1944. America. Celebrated actor, singer and political campaigner Paul Robeson – forever associated with 'Ol' Man River' – is touring the country as the eponymous hero in Shakespeare's Othello. His Desdemona is the brilliant young actress Uta Hagen. Her husband, the Broadway star José Ferrer, plays Iago.
All the actors are friends. But in mid-century American society, they are not all equals.
As the tour goes on, the boundaries between the onstage passions and their offstage lives begin to blur. Soon the chemistry between Robeson and Hagen and the rivalry between Robeson and Ferrer is every bit as dangerous as that between their famous characters. Revenge takes many forms and in post-war America it isn't always purely personal – it can be disturbingly political too.
Nicholas Wright is a leading British playwright.
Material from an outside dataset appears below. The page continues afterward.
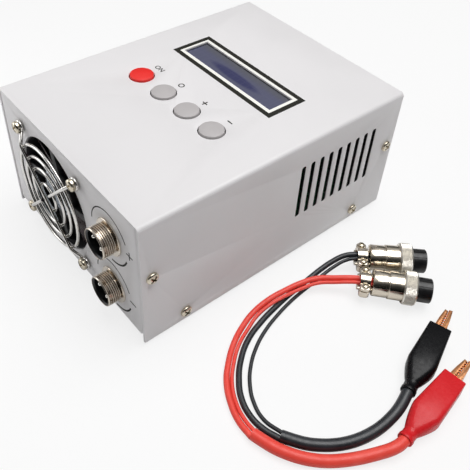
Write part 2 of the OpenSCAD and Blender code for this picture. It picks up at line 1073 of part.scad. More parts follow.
module shunt_resistor() {
    leg = 5;
    span = 6;
    color(copper)
        translate([0, shunt_y, main_board_top]) {
            for (side = [-1, 1])
                translate([side * span, 0, 0])
                    cylinder(r = 1, h = leg, $fn = 32);
            translate([0, 0, leg])
                rotate([90, 0, 0])
                    torus(span, 1, 180);
        }
}

// Low voltage socket in the back panel, with its nut outside
module dc_jack() {
    color(black_plastic)
        translate([jack_x, back_y, jack_z])
            rotate([-90, 0, 0]) {
                difference() {
                    union() {
                        translate([0, 0, -sheet_t - jack_body_len])
                            cylinder(r = jack_body_r, h = jack_body_len);
                        translate([0, 0, -sheet_t - 1])
                            cylinder(r = jack_r, h = sheet_t + 1 + jack_reach);
                        cylinder(r = 5.8, h = jack_reach - 0.3, $fn = 6);
                    }
                    translate([0, 0, -9])
                        cylinder(r = 2.85, h = 12);
                }
                translate([0, 0, -9.5])
                    cylinder(r = 1.05, h = 9, $fn = 32);
            }
}

// Flat cable in a loose S between the two boards, with a connector at each end
module ribbon_cable() {
    width = 12.7;
    thick = 0.9;
    bend = 8;
    upper = display_board_top - board_t;
    mid_y = front_y + 124;
    color("lightgray")
        translate([display_x - width / 2, 0, 0]) {
            translate([-1.5, mid_y - 12, upper - 5])
                cube([width + 3, 6, 5]);
            translate([-1.5, mid_y + 6, main_board_top])
                cube([width + 3, 6, 5]);
            translate([0, mid_y - 6, upper - 3])
                cube([width, 6 - bend + 0.4 + 2, thick]);
            rotate([90, 0, 90])
                linear_extrude(width) {
                    translate([mid_y - bend + 2.4, upper - 3 - bend + thick])
                        quarter_ring(bend, thick, 0);
                    translate([mid_y + 2.4 - thick, main_board_top + 3 + bend - thick])
                        square([thick, upper - main_board_top - 6 - 2 * bend + 2 * thick]);
                    translate([mid_y + 2.4 + bend - thick, main_board_top + 3 + bend - thick])
                        quarter_ring(bend, thick, 180);
                }
        }
}

module quarter_ring(r, t, turn) {
    rotate([0, 0, turn])
        difference() {
            intersection() {
                circle(r);
                square(r + 1);
            }
            circle(r - t);
        }
}

module socket_wires_red() {
    color(red_pvc) {
        tube(positive_inner_route, 1.3);
        tube(positive_sense_route, 0.9);
    }
}

module socket_wires_black() {
    color(black_pvc) {
        tube(negative_inner_route, 1.3);
        tube(negative_sense_route, 0.9);
    }
}

module fan_wire() {
    color(black_pvc)
        tube(fan_wire_route, 0.9);
    color(black_plastic)
        translate([20, front_y + 25, main_board_top])
            cube([6, 5, 4.5]);
}

// Plugs. Local +Z runs from the cable clamp at 0 to the contacts, and the
// clamp's screws stand across it.

module plug_body() {
    // Two-step barrel with the collar that holds the coupling ring
    difference() {
        union() {
            translate([0, 0, clamp_len])
                cylinder(r = clamp_barrel_r, h = step_at - clamp_len);
            translate([0, 0, step_at])
                cylinder(r = barrel_r, h = ring_from + 1.7 - step_at);
            translate([0, 0, ring_from + 1.7])
                cylinder(r = ring_bore - 0.2, h = 1.4);
        }
        translate([0, 0, insert_from])
            cylinder(r = insert_tail_r, h = plug_len);
        translate([0, 0, step_at])
            disc_ring(8, clamp_barrel_r - 0.2, 0.5);
    }
    // Lower half of the cable clamp
    difference() {
        intersection() {
            union() {
                cylinder(r = 4.6, h = clamp_len);
                translate([0, -ear_w / 2, 1])
                    cube([4.6, ear_w, 5]);
            }
            translate([0, -8, 0])
                cube([8, 16, clamp_len]);
        }
        translate([0, 0, -1])
            cylinder(r = saddle_bore, h = clamp_len + 1);
        for (side = [-1, 1])
            translate([-1, side * ear_y, clamp_screw_z])
                rotate([0, 90, 0])
                    cylinder(r = 1.05, h = 8, $fn = 32);
    }
}

module red_plug_body() {
    color(nickel)
        at_plug(red_plug_at, red_plug_turn)
            plug_body();
}

module black_plug_body() {
    color(nickel)
        at_plug(black_plug_at, black_plug_turn)
            plug_body();
}

// Upper strap of the cable clamp
module plug_clamps() {
    color(nickel)
        both_plugs()
            difference() {
                intersection() {
                    union() {
                        translate([0, 0, 1])
                            cylinder(r = 4.4, h = 5);
                        translate([-2.2, -ear_w / 2, 1])
                            cube([2.2, ear_w, 5]);
                    }
                    translate([-8, -8, 0])
                        cube([7.7, 16, clamp_len]);
                }
                translate([0, 0, -1])
                    cylinder(r = saddle_bore, h = clamp_len + 2);
                for (side = [-1, 1])
                    translate([-8, side * ear_y, clamp_screw_z])
                        rotate([0, 90, 0])
                            cylinder(r = 1.1, h = 9, $fn = 32);
            }
}

module clamp_screws() {
    color(nickel)
        both_plugs()
            for (side = [-1, 1])
                translate([-2.2, side * ear_y, clamp_screw_z])
                    rotate([0, -90, 0])
                        pan_screw(clamp_head, 1, 8);
}

module plug_inserts() {
    color(black_plastic)
        both_plugs()
            difference() {
                union() {
                    translate([0, 0, insert_from])
                        cylinder(r = insert_tail_r, h = shoulder_at - insert_from);
                    translate([0, 0, shoulder_at])
                        cylinder(r = insert_r, h = plug_len - shoulder_at);
                }
                pin_places(pin_spread)
                    translate([0, 0, plug_len - 9])
                        cylinder(r = pin_r + 0.1, h = 10);
                rotate([0, 0, 90 + pin_turn])
                    translate([insert_r - 0.9, -0.9, plug_len - 8])
                        cube([2, 1.8, 9]);
            }
}

module coupling_ring() {
    translate([0, 0, ring_from])
        difference() {
            union() {
                cylinder(r = coupling_r - 0.5, h = ring_len);
                translate([0, 0, 0.6])
                    cylinder(r = coupling_r, h = ring_len - 1.2);
            }
            translate([0, 0, -1])
                cylinder(r = ring_lip, h = ring_len);
            translate([0, 0, 1.4])
                cylinder(r = ring_bore, h = ring_len);
        }
}

module red_plug_ring() {
    color(nickel)
        at_plug(red_plug_at, red_plug_turn)
            coupling_ring();
}

module black_plug_ring() {
    color(nickel)
        at_plug(black_plug_at, black_plug_turn)
            coupling_ring();
}

module red_power_wire() {
    color(red_pvc)
        tube(red_power_route, power_r);
}

module red_sense_wire() {
    color(red_pvc)
        tube(red_sense_route, sense_r);
}

module black_power_wire() {
    color(black_pvc)
        tube(black_power_route, power_r);
}

module black_sense_wire() {
    color(black_pvc)
        tube(black_sense_route, sense_r);
}

module red_sleeve() {
    color(red_pvc)
        tube(red_sleeve_route, sleeve_r, 12);
}

module black_sleeve() {
    color(black_pvc)
        tube(black_sleeve_route, sleeve_r, 12);
}

// Clips. Local +X runs from the cable end at 0 to the jaws' tip, and the
// pivot stands upright.

module boot_section(x, w, half) {
    for (side = [-1, 1])
        translate([x, side * (w - 1.6), -half])
            cylinder(r = 1.6, h = 2 * half, $fn = 32);
}

// The soft boot's form: round neck, wide belly, straight mouth. cut shrinks
// it to the hollow inside.
module boot_form(cut) {
    hull() {
        translate([neck_len, 0, 0])
            rotate([0, 90, 0])
                cylinder(r = neck_r - cut, h = 0.5, $fn = 32);
        boot_section(belly_x, belly_w - cut, boot_half - cut);
    }
    hull() {
        boot_section(belly_x, belly_w - cut, boot_half - cut);
        boot_section(mouth_x - 1.6 + 2 * cut, mouth_w - cut, boot_half - cut);
    }
}

module clip_boot() {
    difference() {
        union() {
            boot_form(0);
            rotate([0, 90, 0])
                cylinder(r = neck_r, h = neck_len + 0.4, $fn = 32);
        }
        boot_form(boot_wall);
        translate([-1, 0, 0])
            rotate([0, 90, 0])
                cylinder(r = sleeve_r + 0.05, h = neck_len + 4, $fn = 32);
    }
}

module red_clip_boot() {
    color(red_pvc)
        at_clip(red_clip_at, red_clip_turn)
            clip_boot();
}

module black_clip_boot() {
    color(black_pvc)
        at_clip(black_clip_at, black_clip_turn)
            clip_boot();
}

// Outline of a jaw and its handle on the +Y side, seen along the pivot: teeth
// on the inner edge, a back that swells at the pivot, and a spread handle
module jaw_outline() {
    teeth = [
        for (i = [0 : tooth_count - 1]) each
            [[clip_len - 0.4 - i * tooth_pitch, 0.05],
             [clip_len - 0.4 - (i + 0.5) * tooth_pitch, 0.05 + tooth_depth]]
    ];
    polygon(concat(teeth, [[34, 1.2], [27, 1.4], [17, 2.8], [15, 3.6], [15, 4.7]],
        [for (i = [len(jaw_back) - 1 : -1 : 0]) jaw_back[i]]));
}

// A stamped channel, half_z wide each way from the middle
module jaw(half_z) {
    difference() {
        union() {
            translate([0, 0, -half_z])
                linear_extrude(2 * half_z)
                    jaw_outline();
            translate([pivot_x, 0, -half_z])
                cylinder(r = 2.4, h = 2 * half_z);
        }
        translate([0, 0, -half_z + jaw_wall])
            linear_extrude(2 * (half_z - jaw_wall))
                polygon(concat([[clip_len - jaw_wall, -4], [14, -4]],
                    [[14, 5.3 - jaw_wall]],
                    [for (i = [len(jaw_back) - 2 : -1 : 1]) jaw_back[i] - [0, jaw_wall]],
                    [[clip_len - jaw_wall, 1.75 - jaw_wall]]));
        translate([pivot_x, 0, -half_z - 1])
            cylinder(r = 1.3, h = 2 * half_z + 2, $fn = 48);
    }
}

module clip_fixed_jaws() {
    color(copper)
        both_clips()
            mirror([0, 1, 0])
                jaw(wide_half);
}

module red_clip_jaw() {
    color(copper)
        at_clip(red_clip_at, red_clip_turn)
            jaw(narrow_half);
}

module black_clip_jaw() {
    color(copper)
        at_clip(black_clip_at, black_clip_turn)
            jaw(narrow_half);
}

module clip_pins() {
    color(nickel)
        both_clips()
            translate([pivot_x, 0, 0]) {
                translate([0, 0, -wide_half - 0.4])
                    cylinder(r = 1.25, h = 2 * wide_half + 0.8, $fn = 48);
                for (side = [-1, 1])
                    translate([0, 0, side * (wide_half + 0.2) - 0.2])
                        cylinder(r = 1.9, h = 0.4, $fn = 48);
            }
}

// Torsion spring: three close turns round the pin and a leg to each handle
module clip_spring() {
    wire = 0.45;
    pitch = 0.85;
    turn_r = 1.8;
    translate([pivot_x, 0, 0])
        rotate_extrude()
            for (turn = [-1, 0, 1])
                translate([turn_r, turn * pitch])
                    circle(wire, $fn = 24);
    for (side = [-1, 1])
        rod([pivot_x, side * turn_r, side * pitch], [18, side * 3.5, side * pitch], wire - 0.05);
}

module red_clip_spring() {
    color(nickel)
        at_clip(red_clip_at, red_clip_turn)
            clip_spring();
}

module black_clip_spring() {
    color(nickel)
        at_clip(black_clip_at, black_clip_turn)
            clip_spring();
}

chassis();
cover();
cover_screws();
feet();
fan_frame();
fan_bearing();
fan_shaft();
fan_rotor();
fan_guard();
fan_screws();
fan_nuts();
positive_socket();
negative_socket();
socket_inserts();
socket_pins();
socket_nuts();
lcd_frame();
lcd_glass();
lcd_backlight();
display_board();
display_studs();
board_screws();
key_switches();
button_on();
button_set();
button_increase();
button_decrease();
main_board();
board_spacers();
heatsink();
transistors();
capacitors();
shunt_resistor();
dc_jack();
ribbon_cable();
socket_wires_red();
socket_wires_black();
fan_wire();
plug_clamps();
clamp_screws();
plug_inserts();
red_plug_body();
black_plug_body();
red_plug_ring();
black_plug_ring();
red_power_wire();
red_sense_wire();
black_power_wire();
black_sense_wire();
red_sleeve();
black_sleeve();
red_clip_boot();
black_clip_boot();
clip_fixed_jaws();
red_clip_jaw();
black_clip_jaw();
clip_pins();
red_clip_spring();
black_clip_spring();
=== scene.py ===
# %% [markdown]
# # A battery tester and its two clip leads
#
# The real object is a small bench instrument. Its case is two folded steel
# sheets with grey powder paint. A fan with a wire guard and two round sockets
# are in front, a display and four push buttons on top. Two leads lie beside
# it: each has a plug, two wires, a sleeve that joins them, and a spring clip.
#
# CAD made every solid at its size. This notebook gives them their looks. It
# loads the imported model, and then goes from the camera and the cords to the
# case, the fan, the sockets, the display, the plugs and the clips.

# %% Load the frame
import math

import bmesh
import bpy
from mathutils import Matrix, Vector


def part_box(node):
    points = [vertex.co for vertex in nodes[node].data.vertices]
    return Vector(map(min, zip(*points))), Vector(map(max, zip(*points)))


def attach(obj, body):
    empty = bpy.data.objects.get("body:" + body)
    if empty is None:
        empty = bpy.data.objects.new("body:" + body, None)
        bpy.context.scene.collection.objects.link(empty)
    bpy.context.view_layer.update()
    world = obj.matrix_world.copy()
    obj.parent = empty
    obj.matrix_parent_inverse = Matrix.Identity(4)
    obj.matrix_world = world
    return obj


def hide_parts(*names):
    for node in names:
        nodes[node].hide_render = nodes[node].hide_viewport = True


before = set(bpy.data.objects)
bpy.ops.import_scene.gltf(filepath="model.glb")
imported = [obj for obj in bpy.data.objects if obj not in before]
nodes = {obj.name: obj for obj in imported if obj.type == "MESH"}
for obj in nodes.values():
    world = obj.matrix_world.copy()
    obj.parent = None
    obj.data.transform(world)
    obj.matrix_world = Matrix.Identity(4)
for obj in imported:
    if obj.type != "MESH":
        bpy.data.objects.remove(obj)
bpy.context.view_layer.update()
MM = 0.001
UP = Vector((0, 0, 1))
print("CAD nodes:", len(nodes))

# %% [markdown]
# ## Camera
#
# A photograph's viewpoint can be found by eye, or worked out from a few
# corners whose real places are known. The second way was used: the case's
# corners, its screws and the buttons give the place, the turn and the lens.
# The lens is about 50 mm, and the camera looks down from the front right.

# %% Camera
camera = bpy.data.objects.new("camera", bpy.data.cameras.new("camera"))
bpy.context.scene.collection.objects.link(camera)
camera.location = Vector((209.335, -165.718, 253.893)) * MM
camera.rotation_euler = [math.radians(angle) for angle in (48.1367, -2.964, 50.0821)]
camera.data.sensor_width = 36
camera.data.lens = 50.56
camera.data.shift_y = -0.1064
bpy.context.scene.camera = camera
print("camera height in mm:", round(camera.location.z / MM))

# %% [markdown]
# ## Colours and nodes
#
# A picture stores a colour from 0 to 255 on a curve that suits the eye, and a
# shader wants the amount of light. One small function turns the first into
# the second, so each finish below can be written as it is seen.
#
# A finish starts from Principled. The other helpers add a node to it and feed
# its sockets, each from another node or with a plain value.

# %% Colours and nodes


def seen(red, green, blue):
    """A colour as it is seen, from 0 to 255, in the amounts of light that a shader wants."""
    def light(value):
        value /= 255
        return value / 12.92 if value < 0.04 else ((value + 0.055) / 1.055) ** 2.4
    return (light(red), light(green), light(blue), 1)


def add_node(finish, kind, values=None, **settings):
    node = finish.node_tree.nodes.new(kind)
    for name, value in settings.items():
        setattr(node, name, value)
    for name, value in (values or {}).items():
        node.inputs[name].default_value = value
    return node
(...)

His plays include: an adaptation of Patrick Hamilton's novel The Slaves of Solitude (Hampstead Theatre, 2017); an adaptation of Pat Barker's novel Regeneration (Royal & Derngate, Northampton, 2014); Travelling Light (National Theatre, 2012); The Last of the Duchess (Hampstead Theatre, 2011); Rattigan's Nijinsky (Chichester Festival Theatre, 2011); The Reporter (National Theatre, 2007); a version of Emile Zola's Therese Raquin (National Theatre, 2006); an adaptation of Philip Pullman’s His Dark Materials (National Theatre, 2003-4); Vincent In Brixton (National Theatre, 2002; winner of the Olivier Award for Best New Play); a version of Luigi Pirandello's Naked (Almeida Theatre, 1998); and Mrs Klein (National Theatre & West End, 1988).
His writing about the theatre includes Changing Stages: A View of British Theatre in the Twentieth Century, co-written with Richard Eyre.